Because nothing of this magnitude has ever happened before, it is difficult for the economy to function under the uncertainty.

“It [the economy] is just barely functioning,” Smith said. “It’s hard to plan because nobody knows how to bend the curve or at what point it will be safe to walk around. It’s hard to negotiate because nobody knows what their income is going to be.” 

Smith explains that empirical examples of previous recessions and how they were dealt with, as well as how the economy recovered, are not useful in this scenario due to the fact that it is an unparalleled crisis. 

“It’s not even a useful thought exercise to say ‘Well, what if this is like…’” Smith said. “It’s not, it’s not like anything you’ve ever experienced.”

According to Smith, due to the unprecedented nature of this crisis, the most likely way out is trial and error. However, he warns that if people get “lazy and complacent” we could face “an explosion again.” 

Concerns of a spike in cases are especially prevalent in Georgia after Governor Brian Kemp announced on  April 20th that some businesses will be able to re-open. Gyms, hair salons, bowling alleys and tattoo parlors can open Friday, April 24th, and businesses such as dine-in restaurants could open April 27. Kemp received  criticism from the public and from government officials like Atlanta mayor Keisha Lance Bottoms and from President Donald Trump as well as the public. 

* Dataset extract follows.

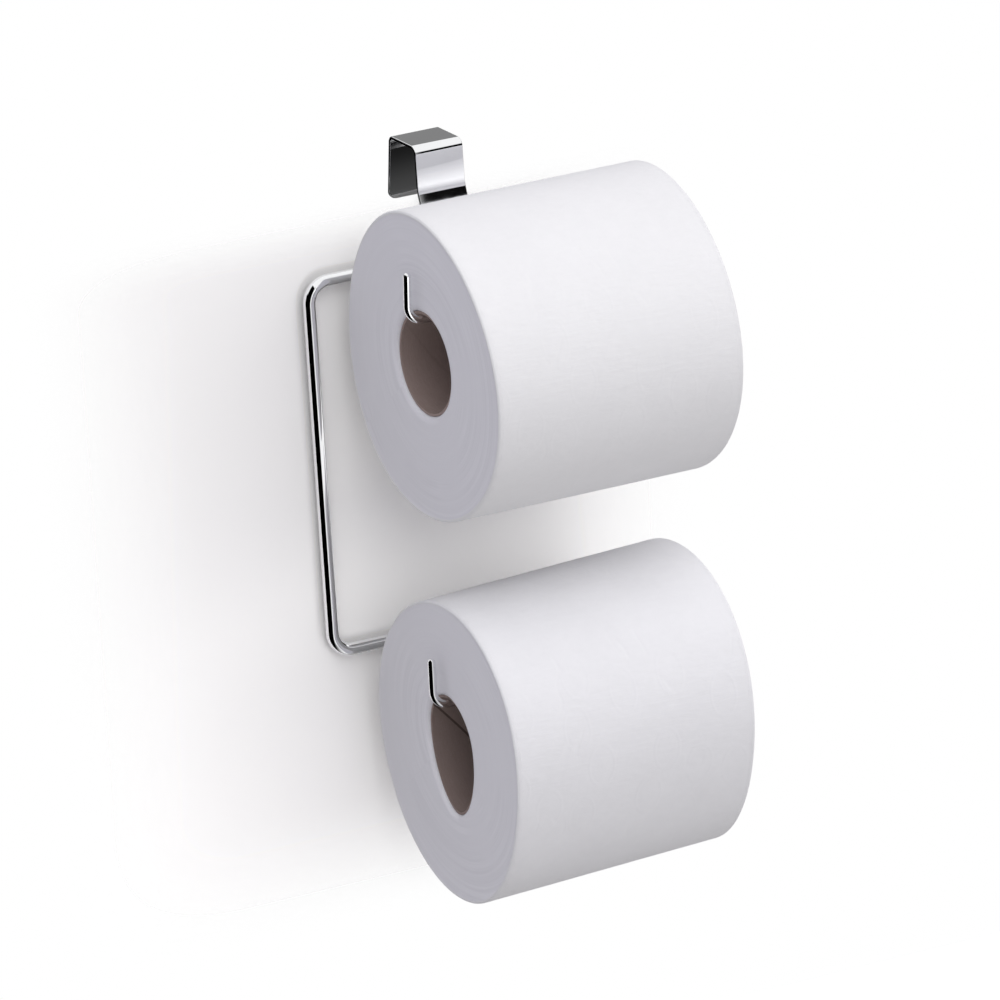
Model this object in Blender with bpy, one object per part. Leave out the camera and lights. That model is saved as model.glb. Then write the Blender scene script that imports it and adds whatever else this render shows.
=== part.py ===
"""Double toilet roll holder that hangs on the top edge of a panel, with a roll on each of its two arms.

Metres. X runs along the panel, Y into it, Z up. The origin is the middle of the hook's inner top face, which
rests on the panel's edge.
"""

import math

import bmesh
import bpy
from mathutils import Matrix, Vector

# Clearances between pieces that touch
seat_gap = 0.0003
cut_overrun = 0.004

# Hook strip
panel_thickness = 0.019
strip_width = 0.0196
strip_thickness = 0.0012
strip_edge_chamfer = 0.0002
hook_bend_radius = 0.002
rear_leg_length = 0.0252
rear_leg_flare = math.radians(9.5)
rear_leg_corner = 0.003
joggle_drop = 0.0156
joggle_length = 0.016
joggle_bend_radius = 0.012
strip_tail = 0.0095
strip_offset = -0.0031

# Frame rod
rod_diameter = 0.005
frame_width = 0.122
frame_height = 0.143
frame_corner_radius = 0.008
seat_to_top_rail = 0.0414
rail_overhang = 0.004
rail_end_chamfer = 0.0008

# Arms
wire_diameter = 0.003
arm_bend_radius = 0.006
tip_bend_radius = 0.006
tip_height = 0.0188
tip_lean = math.radians(3)
weld_diameter = 0.0046
weld_length = 0.0018
lower_arm_droop = math.radians(2.1)

# Rolls
turning_clearance = 0.00055
roll_end_play = 0.0087
core_wall = 0.0009
core_setback = 0.0015
paper_edge_round = 0.0012
face_ring_depth = 0.00015
sheet_end_step = 0.0003
sheet_end_run = 0.0006
sheet_end_angle = math.radians(-35)

upper_roll_width = 0.1003
upper_roll_radius = 0.0587
upper_roll_oval_share = 0.0164
upper_roll_oval_lean = math.radians(69.4)
upper_roll_lobe_share = 0.0151
upper_roll_lobe_lean = math.radians(72.6)
upper_roll_shift = 0.001
upper_roll_sag = 0.0021
upper_bore_radius = 0.0185
upper_bore_widening = 0.0015
upper_bore_lean = math.radians(-21.5)

lower_roll_width = 0.0988
lower_roll_radius = 0.0574
lower_roll_oval_share = 0.0636
lower_roll_oval_lean = math.radians(31.4)
lower_roll_lobe_share = 0.0153
lower_roll_lobe_lean = math.radians(21.6)
lower_roll_shift = 0.0012
lower_roll_sag = 0.004
lower_bore_radius = 0.016
lower_crease_depth = 0.017
lower_crease_angle = math.radians(-87.6)
crease_half_angle = math.radians(98)
crease_blunt_angle = math.radians(12)
crease_sharpness = 2.28

# Facets
rod_sides = 14
wire_sides = 12
bend_steps = 8
dome_steps = 5
roll_steps = 80
edge_steps = 3
face_rings = 4
sharp_edge = math.radians(40)

rod_radius = rod_diameter / 2
wire_radius = wire_diameter / 2

upper_roll = {
    "width": upper_roll_width,
    "radius": upper_roll_radius,
    "oval": upper_roll_oval_share,
    "oval_lean": upper_roll_oval_lean,
    "lobes": upper_roll_lobe_share,
    "lobe_lean": upper_roll_lobe_lean,
    "shift": upper_roll_shift,
    "sag": upper_roll_sag,
    "bore": upper_bore_radius,
    "widening": upper_bore_widening,
    "crease": 0,
}
lower_roll = {
    "width": lower_roll_width,
    "radius": lower_roll_radius,
    "oval": lower_roll_oval_share,
    "oval_lean": lower_roll_oval_lean,
    "lobes": lower_roll_lobe_share,
    "lobe_lean": lower_roll_lobe_lean,
    "shift": lower_roll_shift,
    "sag": lower_roll_sag,
    "bore": lower_bore_radius,
    "widening": 0,
    "crease": lower_crease_depth,
}


def turn_steps():
    """Angles once round a roll, starting and ending on either side of the paper's free end."""
    last = 2 * math.pi - sheet_end_run / upper_roll_radius
    return [sheet_end_angle + last * step / (roll_steps - 1) for step in range(roll_steps)]


def bore_radius(roll, angle):
    """The core's inner radius: least where it hangs on the wire, wider or creased where it was crushed."""
    widening = roll["widening"] * math.cos(angle - upper_bore_lean) ** 2
    away = abs((angle - lower_crease_angle + math.pi) % (2 * math.pi) - math.pi)
    near = max(0, 1 - math.hypot(away, crease_blunt_angle) / crease_half_angle)
    return roll["bore"] + widening + roll["crease"] * near**crease_sharpness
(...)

Business owners now grapple with the weighty decision of whether or not to reopen their businesses. 

“My initial reaction was mixed feelings about it,” Kamel said. “From a business perspective it is extremely important for us. As a business, is this the right step for us or is it not the right step?” 

Ultimately, Kamel decided to keep his restaurant closed at least for the next couple of weeks. 

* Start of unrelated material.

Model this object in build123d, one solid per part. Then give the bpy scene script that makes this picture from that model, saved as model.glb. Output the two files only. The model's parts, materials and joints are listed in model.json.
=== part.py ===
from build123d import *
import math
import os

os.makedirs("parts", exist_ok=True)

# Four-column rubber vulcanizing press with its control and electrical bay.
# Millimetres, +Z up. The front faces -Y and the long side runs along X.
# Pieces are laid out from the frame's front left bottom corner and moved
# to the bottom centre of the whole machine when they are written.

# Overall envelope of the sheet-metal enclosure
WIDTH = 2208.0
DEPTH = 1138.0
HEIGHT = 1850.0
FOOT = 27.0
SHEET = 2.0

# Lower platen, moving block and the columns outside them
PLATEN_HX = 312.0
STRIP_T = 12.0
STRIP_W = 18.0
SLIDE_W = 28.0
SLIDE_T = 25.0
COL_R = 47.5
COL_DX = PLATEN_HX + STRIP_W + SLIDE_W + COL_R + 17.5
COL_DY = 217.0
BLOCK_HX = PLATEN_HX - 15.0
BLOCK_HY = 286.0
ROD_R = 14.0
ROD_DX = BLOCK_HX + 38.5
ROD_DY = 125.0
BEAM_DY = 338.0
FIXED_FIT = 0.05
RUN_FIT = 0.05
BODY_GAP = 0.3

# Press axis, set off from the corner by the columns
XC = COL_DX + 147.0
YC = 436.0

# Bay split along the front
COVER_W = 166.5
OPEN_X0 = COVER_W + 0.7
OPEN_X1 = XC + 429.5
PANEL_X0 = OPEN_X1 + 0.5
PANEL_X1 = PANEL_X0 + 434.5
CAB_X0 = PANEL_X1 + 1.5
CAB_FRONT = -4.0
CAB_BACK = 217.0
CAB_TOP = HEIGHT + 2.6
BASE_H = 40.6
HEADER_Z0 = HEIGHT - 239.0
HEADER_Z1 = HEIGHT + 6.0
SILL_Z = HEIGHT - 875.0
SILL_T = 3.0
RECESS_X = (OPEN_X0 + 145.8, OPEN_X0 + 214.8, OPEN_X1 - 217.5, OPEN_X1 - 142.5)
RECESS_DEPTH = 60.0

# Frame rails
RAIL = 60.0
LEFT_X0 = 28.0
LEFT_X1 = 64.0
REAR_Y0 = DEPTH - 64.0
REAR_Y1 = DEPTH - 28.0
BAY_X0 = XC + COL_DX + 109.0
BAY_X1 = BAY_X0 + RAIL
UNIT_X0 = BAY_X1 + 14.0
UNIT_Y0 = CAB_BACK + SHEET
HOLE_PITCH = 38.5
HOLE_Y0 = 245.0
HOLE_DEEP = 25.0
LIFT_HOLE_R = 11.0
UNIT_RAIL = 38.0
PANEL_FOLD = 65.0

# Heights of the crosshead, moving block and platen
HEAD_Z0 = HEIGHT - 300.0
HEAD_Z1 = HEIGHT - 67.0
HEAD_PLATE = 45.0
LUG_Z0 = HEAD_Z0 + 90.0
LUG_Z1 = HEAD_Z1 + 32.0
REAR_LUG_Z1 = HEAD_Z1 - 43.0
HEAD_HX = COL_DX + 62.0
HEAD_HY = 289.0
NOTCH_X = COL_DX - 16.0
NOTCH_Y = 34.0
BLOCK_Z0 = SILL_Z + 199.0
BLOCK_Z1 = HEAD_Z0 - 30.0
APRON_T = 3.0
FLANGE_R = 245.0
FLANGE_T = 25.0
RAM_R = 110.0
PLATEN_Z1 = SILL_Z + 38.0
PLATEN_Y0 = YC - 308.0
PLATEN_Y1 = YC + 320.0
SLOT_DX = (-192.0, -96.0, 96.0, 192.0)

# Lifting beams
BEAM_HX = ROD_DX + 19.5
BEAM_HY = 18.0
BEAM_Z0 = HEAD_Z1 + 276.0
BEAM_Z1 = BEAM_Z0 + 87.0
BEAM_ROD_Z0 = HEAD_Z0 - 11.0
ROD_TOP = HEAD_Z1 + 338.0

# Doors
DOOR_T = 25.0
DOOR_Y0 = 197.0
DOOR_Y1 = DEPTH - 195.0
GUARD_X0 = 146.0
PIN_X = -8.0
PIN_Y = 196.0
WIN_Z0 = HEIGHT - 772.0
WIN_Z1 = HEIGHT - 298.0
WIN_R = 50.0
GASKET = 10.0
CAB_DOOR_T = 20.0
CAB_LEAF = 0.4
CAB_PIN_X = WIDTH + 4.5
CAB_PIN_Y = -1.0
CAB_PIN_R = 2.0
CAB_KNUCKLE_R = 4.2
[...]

“For me and my staff, people’s safety is the absolute most important thing,” Kamel said. “Money could be made later.” 

Kamel has been in contact with other restaurant owners and says that, “most of them feel the same way.” 

With everything in a constant state of flux, people are anxiously trying to make calculations that balance the health of people and the health of the economy. Smith says it’s important to know that in a time like this, there is no known answer. 

“There’s no there’s no magic silver bullet,” Smith said. “There’s no secret sauce here.” 

Despite all of the unpredictability, people are working hard and still hold out hope. 

“Like all families in the US and all over the world, we can not wait to get back to normal,” Kamel said. “Hopefully, this cloud will pass.”